Наши родители, пережившие войну, смотрели на нас с трогательным изумлением, для них мы навсегда остались чадами, по раннему малолетству не помнившими вой сирен, бомбёжки и нестерпимую, невыносимую голодуху. Так же смотрел на нашу дружную компанию, распевавшую визборовский «Домбайский вальс», и Саня в тот первый вечер знакомства. Представляю, каково ему было, после стольких лет фронта и лагерей, слушать эти наивный, простодушный вальс.
– Светлова! – позвала меня Жози. – Познакомься, это Александр Исаевич.

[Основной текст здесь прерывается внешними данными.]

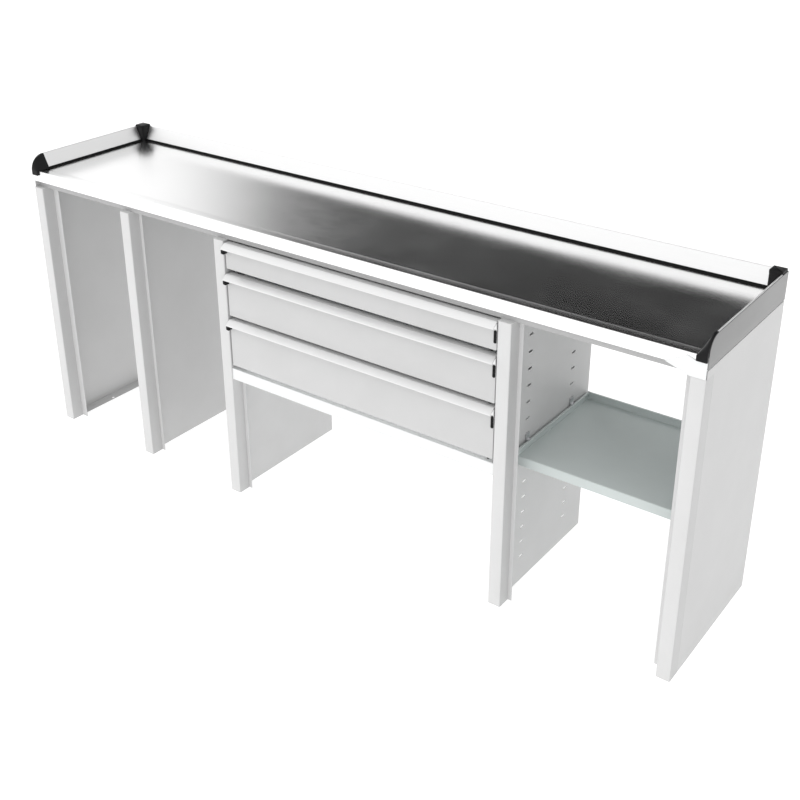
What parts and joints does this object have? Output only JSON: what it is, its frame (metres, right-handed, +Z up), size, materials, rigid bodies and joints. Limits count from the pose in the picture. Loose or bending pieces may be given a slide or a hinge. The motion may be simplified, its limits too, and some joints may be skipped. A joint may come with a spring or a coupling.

– Саня! – сказал он. – Я ещё не такой старый!
«Действительно, – подумала я. – Какой пустяк, пятьдесят лет! Говорят, некоторые и в восемьдесят детей делают».
В гостеприимной квартире Жози, Жозефина Даладье, всё настоящее – и имя, и фамилия, папа – французский коммунист, из коминтерновских, сгинул в НКВД в занюханном тридцать девятом, мама – из почтенной московской польской семьи, в сорок четвертом, оставив крошку Жози бабушке, ушла доброволкой в Войско Польское, погибла при форсировании Одера, на лето бабушка и дедушка благоразумно отправляются на дачу, оставив внучке пространство выискать наконец постоянного спутника жизни, тесно, накурено, натоптано. Саня морщится: «Я не курю. А пойдёмте гулять в сквер. Погода такая чудная!».
Мы гуляем, почти не разговаривая.
– Светлова? – спрашивает он.
– К поэту Светлову не имею никакого отношения, – выпаливаю я. – Я сама по себе.
– Я, в общем-то, тоже, – смеётся он.
Разумеется, я знаю, кто он. Разумеется, я читала этого его Иванденисовича. Мне, кстати, не понравилось. Язык суконно-тяжёлый, производственная повесть на особую, конечно, тему. И письмо это его читала, съезду советских писателей, которое разлетелось самиздатом по всей Москве, где он предлагает отказаться от всяческой цензуры и жалуется, что его, болезного, никто печатать не хочет. Неужели он такой наивный?
– Вы, правда, думаете, что власть может отказаться от своих завоеваний? – спрашиваю я. – В пятидесятилетие Октября, победив в войне? Полмира уверено, что мы тут строим светлое будущее.